Made with cream cheese, Midwestern style.
They’re just cream cheese, powdered sugar, flavoring, and coloring. Sometimes they’re rolled in granulated sugar after; sometimes they’re dipped in chocolate; but they’re always kept cold (because of the cheese) and always served after a meal (although if you stole some from the freezer, I wouldn’t tell).
Why would a recipe like this evolve? Partially because mints were a respected element of hospitality. Partially because the process of making mints wasn’t exactly convenient. Consider this recipe from the March 3, 1922 edition of the Steubenville (Ohio) Herald-Star:
Mints After Dinner Only Proper Candy
After a dinner party they always serve candy. A person who has stowed away every course and all the hors d’oeuvres takes one look at a plateful of chewy creams, or caramels or fudge and passes. No one blames him, but the hostess feels hurt. She should have stuck to what was proper. Mint candy is the logical after dinner dish, and here is a tasty recipe:
Dandy Mint Candy
Into saucepan put two cupfuls granulated sugar, add three-fourths cupful of boiling water, pinch cream of tartar and one teaspoonful vinegar. Mix ingredients over fire. Bring to boil and cook without stirring until mixture will become brittle when tested in cold water. Pour on to greased platter and leave undisturbed until cool enough to handle easily. Lift candy carefully and pull out as long as possible, keeping the grain all one way. Add a few drops of oil of peppermint during pulling. Cut candy with buttered scissors into small pieces. To keep indefinitely roll in plenty powdered sugar and place in air-tight jars.
Now, there was another, softer kind of mint called the cream mint. These could be made either by using cream or butter in the ordinary process or by using fondant, which was the suggestion Fannie Merritt Farmer offered in 1896’s The Boston Cooking-School Cook Book:
Melt fondant over hot water, flavor with a few drops of oil of peppermint, wintergreen, clove, cinnamon, or orange, and color if desired. Drop from tip of spoon on oiled paper. Confectioners use rubber moulds for shaping cream mints; but these are expensive for home use, unless one is to make mints in large quantities.
Farmer was talking about rolled fondant, of course, and not the kind of fondant filling you find in Cadbury Creme Eggs, which would pose certain obvious hurdles of logistics in serving as mints (primarily that it’s not solid and can’t be molded).
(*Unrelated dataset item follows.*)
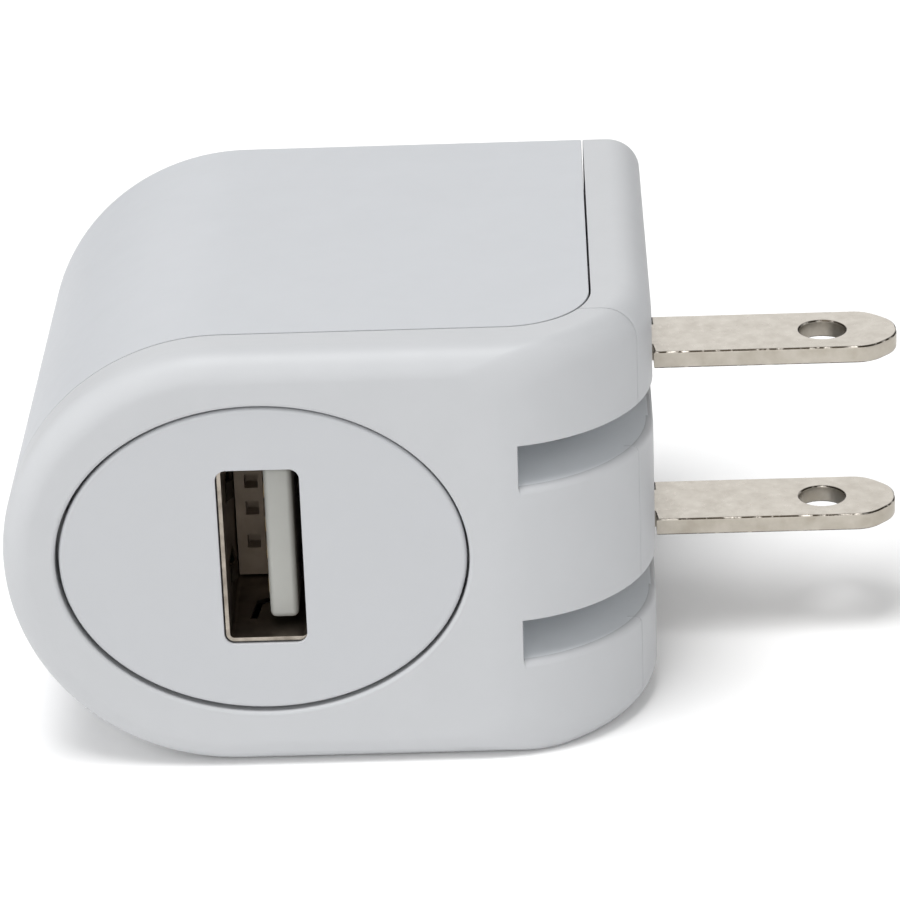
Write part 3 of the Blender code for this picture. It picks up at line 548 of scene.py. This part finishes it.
# ---------------------------------------------------------------- covers
def make_front_cover():
    branch_y = FRONT_Y + BRANCH_SEAM - BRANCH_HALF
    cover = envelope("front_cover_shell", back=BRANCH_SEAM + 4)
    combine(cover, envelope("cavity", WALL, steps=COARSE), rear_space(SEAM_HALF),
            block("behind", (ROUND_X - FAR, branch_y, -FAR), (MAINS_X + FAR, BACK_Y + FAR, FAR)))
    combine(cover, *slot_walls(FRONT_Y + WALL / 2, FRONT_Y + BRANCH_SEAM), operation="UNION")
    opening = [(-1.0, RIM_ROUND)]
    opening += [(RIM_ROUND * k / ROUND_STEPS, edge_inset(RIM_ROUND * k / ROUND_STEPS, RIM_ROUND))
                for k in range(ROUND_STEPS + 1)]
    opening.append((8.0, 0.0))
    combine(cover, *slot_cutters(), loft("opening", [oval(grow, depth - 0.003) for depth, grow in opening]))
    clean(cover)
    round_edges(cover, SLOT_SILL_ROUND, SLOT_SILL_STEPS, is_sill)
    round_edges(cover, EDGE_ROUND, 2, is_outside)
    # the slot faces take painted light, a lighter and bluer plastic than the housing
    paint_slot_light(cover)
    return finish_piece(cover, [HOUSING, SLOT_PAINTED_LIGHT], "housing", "housing_plastic", "front_cover")


def make_rear_cover():
    cover = envelope("rear_cover_shell")
    combine(cover, envelope("cavity", WALL, steps=COARSE))
    combine(cover, rear_space(-SEAM_HALF), operation="INTERSECT")
    clean(cover)
    round_edges(cover, EDGE_ROUND, 2, is_outside)
    return finish_piece(cover, REAR, "housing", "rear_plastic", "rear_cover")


def make_plug_end_cover():
    branch_y = FRONT_Y + BRANCH_SEAM + BRANCH_HALF
    cover = envelope("plug_end_cover_shell")
    combine(cover, envelope("cavity", WALL, steps=COARSE), rear_space(SEAM_HALF),
            block("before", (ROUND_X - FAR, FRONT_Y - FAR, -FAR), (MAINS_X + FAR, branch_y, FAR)))
    combine(cover, *slot_walls(FRONT_Y + BRANCH_SEAM, HINGE_Y + SLOT_STEP_AHEAD), operation="UNION")
    combine(cover, *slot_cutters(),
            cylinder("barrel_room", (HINGE_X, HINGE_Y, PAIR_Z), BARREL_ROOM_RADIUS, BARREL_ROOM_LENGTH))
    clean(cover)
    round_edges(cover, SLOT_SILL_ROUND, SLOT_SILL_STEPS, is_sill)
    round_edges(cover, EDGE_ROUND, 2, is_outside)
    # the slot faces take painted light, a lighter and bluer plastic than the housing
    paint_slot_light(cover)
    return finish_piece(cover, [HOUSING, SLOT_PAINTED_LIGHT], "housing", "housing_plastic", "plug_end_cover")


def make_port_bezel():
    profile = [(0.0, -RIM_ROUND)]
    for k in range(1, ROUND_STEPS + 1):
        depth = RIM_ROUND * (1 - math.cos(math.radians(90 * k / ROUND_STEPS)))
        profile.append((depth, -edge_inset(depth, RIM_ROUND)))
    near, far = BEZEL_FLANGE_SPAN
    profile += [(near, 0.0), (near, BEZEL_FLANGE), (far, BEZEL_FLANGE)]
    bezel = loft("port_bezel_oval", [oval(grow - BEZEL_CLEAR, depth) for depth, grow in profile])
    bezel.data.transform(Matrix.Translation((BEZEL_SHIFT_X, BEZEL_RECESS, BEZEL_SHIFT_Z)))
    place = (PORT_X, FRONT_Y, PORT_Z)
    lip = [(x + LIP_SHIFT, z + LIP_SHIFT) for x, z in rounded_rectangle(LIP_HALF_X, LIP_HALF_Z, PORT_CORNER)]
    around = SHELL_SHEET + SHELL_ROOM
    room = rounded_rectangle(PORT_OPEN_X / 2 + around, PORT_OPEN_Z / 2 + around, PORT_CORNER)
    combine(bezel, extrude("lip", lip, -2, 1, "Y", place), extrude("room", room, LIP_DEPTH, 8, "Y", place))
    clean(bezel, 0.2)
    face_y = FRONT_Y + BEZEL_RECESS + 0.01
    round_edges(bezel, LIP_ROUND, 3, lambda e: all(v.co.y < face_y for v in e.verts), 50.0)
    return finish_piece(bezel, BEZEL, "housing", "bezel_plastic", "port_bezel")


# ---------------------------------------------------------------- USB socket
def in_socket(name, outline, low, high, axis="Z"):
    return extrude(name, outline, low, high, axis, (PORT_X, FRONT_Y, PORT_Z))


def join(obj, *others):
    """Put separate closed solids in one mesh."""
    bm = bmesh.new()
    for one in (obj, *others):
        bm.from_mesh(one.data)
    bm.to_mesh(obj.data)
    bm.free()
    for other in others:
        bpy.data.objects.remove(other)
    return obj


def make_usb_shell():
    back = SHELL_SETBACK + SHELL_LENGTH
    outer = rounded_rectangle(PORT_OPEN_X / 2 + SHELL_SHEET, PORT_OPEN_Z / 2 + SHELL_SHEET, 0.6)
    inner = rounded_rectangle(PORT_OPEN_X / 2, PORT_OPEN_Z / 2, 0.3)
    shell = in_socket("usb_socket_shell", outer, SHELL_SETBACK, back, "Y")
    start = SHELL_SETBACK + WINDOW_FROM_MOUTH
    cutters = [in_socket("hollow", inner, SHELL_SETBACK - 2, back + 2, "Y")]
    for side in (-1, 1):
        for level in (-1, 1):
            wall_x = side * (PORT_OPEN_X / 2 + WINDOW_CUT_OUT)
            low_x = wall_x - WINDOW_CUT_HALF
            high_x = wall_x + WINDOW_CUT_HALF
            middle = level * WINDOW_PITCH
            corners = [(low_x, start), (high_x, start), (high_x, start + WINDOW_LENGTH),
                       (low_x, start + WINDOW_LENGTH)]
            cutters.append(in_socket("window", corners, middle - WINDOW_HALF, middle + WINDOW_HALF))
    cutters.append(in_socket("slit", FLOOR_SLIT, *FLOOR_SLIT_SPAN))
    combine(shell, *cutters)
    leaves = []
    for side in (-1, 1):
        wall = side * (PORT_OPEN_X / 2 + SHELL_SHEET / 2)
        path = [(wall + side * inward, start + ahead) for inward, ahead in LEAF_PATH]
        for level in (-1, 1):
            low = level * WINDOW_PITCH - LEAF_HALF
            leaves.append(in_socket("leaf", ribbon(path, LEAF_SHEET), low, low + 2 * LEAF_HALF))
    clean(shell, 0.2)
    mouth = FRONT_Y + SHELL_SETBACK
    round_edges(shell, SHELL_MOUTH_ROUND, 2, lambda e: all(v.co.y < mouth + 0.05 for v in e.verts), 50.0)
    join(shell, *leaves)
    # faces at the mouth take the lighter steel as painted light, the rest the darker steel as painted shade
    for face in shell.data.polygons:
        deepest = max(shell.data.vertices[i].co.y for i in face.vertices)
        face.material_index = 1 if deepest < mouth + 0.08 else 0
    return finish_piece(shell, [SOCKET_STEEL_PAINTED_SHADE, SOCKET_RIM_PAINTED_LIGHT], "housing", "socket_steel", "usb_shell")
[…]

May 18, 1932 Appleton (Wisconsin) Post-Crescent
But as Dori could tell you, fondant, like the kind used to make Linus’ clothes in the post for Yesterdish’s cake pops, is a pain to work with.
That’s probably why we started looking for easier alternatives. In the 1930s, mentions of cream cheese frosting start to show up in newspapers, like the ad to the right. (Actually, the first mentions of cream cheese frosting are from about a decade earlier, where cream cheese diluted with fresh cream was used to frost a “bread cake,” sort of like a sandwich in layers you sliced for a tea party. But let’s keep it sweet in this post and save the savory for later.)
So it made sense that modern mints might be made with a more modern icing. A cream cheese-based recipe with helpful storage tips appeared in the October 15, 1978 edition of the Cedar Rapids (Iowa) Gazette:
Cream Cheese Mints
1 (8 ounce) package cream cheese
Have cream cheese at room temperature. With a wooden spoon stir cream cheese and flavoring. Add powdered sugar 1 cup at a time until well blended. After you have added 6 or 7 cups the mixture will be so stiff you will have to knead the remaining powdered sugar in. Break off small balls and roll in granulated sugar and press in mint mold. Unmold onto a plate immediately. Store in refrigerator. Yield 300 mints. These freeze beautifully and cost about 1/2 cent apiece.
A couple of additional odd and ends. First, I really do let most of the misinformation out there go, but–consider this helpful bit from eHow.com on the left with the newspaper ad on the right and see if you can find out where they went wrong…
C’mon son, you missed the target by sixty years. Minimum. Consider this:
Finally, since we talked about cream cheese frosting, here’s a fun tidbit–while carrot cakes as we know them started to show up in the first third of the 20th century, it didn’t have cream cheese frosting until around a little bit after the middle of the century. In the 1930s and 40s, the most common frosting for carrot cake was marshmallow-based.
From the box of L.R. from Winston-Salem, North Carolina.
2 pounds powdered sugar
1 package (8 oz.) cream cheese at room temperature
1/4 teaspoon oil of peppermint or peppermint extract (to taste)
Mix sugar and cheese together with hands until mixture is smooth as putty. It is messy at first. Add oil of peppermint. Knead.
Divide into 4 portions. Color each portion with a couple drops of food coloring, kneading in the coloring. Roll into long strips with palms of hands and cut into pieces.
Place into refrigerator until set, then store in air-tight containers.